An undercooked steak in France left a bad enough taste in Danica Patrick’s mouth that she avoided the country for years.
"I was just, like, miserable and people weren't very nice."
Patrick, 36 had moved to Europe as a teen to pursue her professional driving career and said she once got sick after a Parisian restaurant refused to cook her meat long enough, but that a recent trip changed her opinion.
"So the French had a reputation in my mind. Then I went back this time and the people were so nice and the food was so good and the city was so beautiful,” she told the Associated Press.
"I just had a totally different experience and I think that one is maturity playing a role, and two, you know when you're financial position changes and your ability to do more things opens up, that probably helps a little from a practicality side."
The retired Indycar and NASCAR driver had a similar change of opinion about England, which was her home at the time, and where a second place finish at the prestigious Formula Ford Festival helped launch her career.
"England was the place that I didn't really like and I had a lot of resentment for it," Patrick said. "Then I get back to London and the people are nice the food's really, really good and it's a really cool city.”
Patrick, who will return to the Indy 500 this year as an analyst for NBC, said she doesn’t miss racing.
"No. No I don't. I'm being really honest," Patrick said. "I'm not someone who looks back on things and has a lot of regret. I'm really not. Anytime anybody asks me if I could change anything, what would I change? Well, I'm just not the kind of person that really thinks like that. You know, I (raced) it for 27 years and life is so short and there's so much to experience and so much to do. I spent a lot of time racing and now I can spend time doing other things."
Patrick has put her athleisure clothing line Warrior by Danica Patrick, on hold and is taking a break from writing after promoting her fitness book “Pretty Intense” last year.

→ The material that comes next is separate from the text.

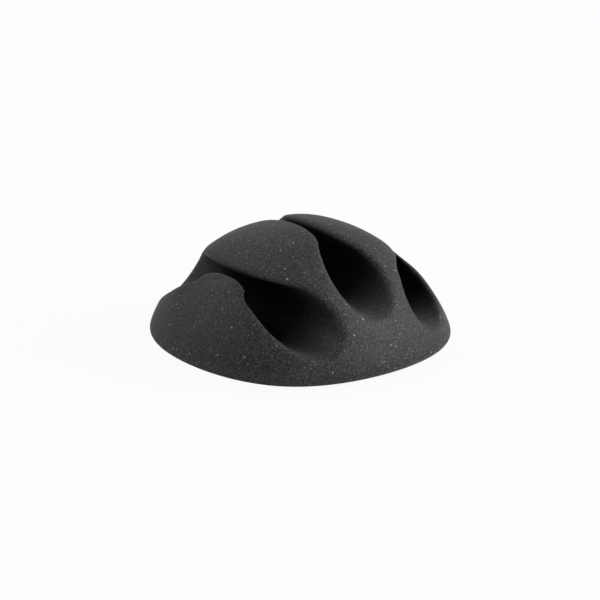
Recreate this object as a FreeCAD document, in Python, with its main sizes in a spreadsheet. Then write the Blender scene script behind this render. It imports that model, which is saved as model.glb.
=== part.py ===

"I'm an optimist who thinks things will work out and even though they can be scary along the way, but I really felt strong enough to make the decision to retire and move on and jump into these other projects I have," she said. "You don't want to be half-hearted going 200 mph. The intention was that I wanted to travel and I wanted to be able to be able to just take a weeklong trip ... plan events in the summer that are really cool, go to concerts."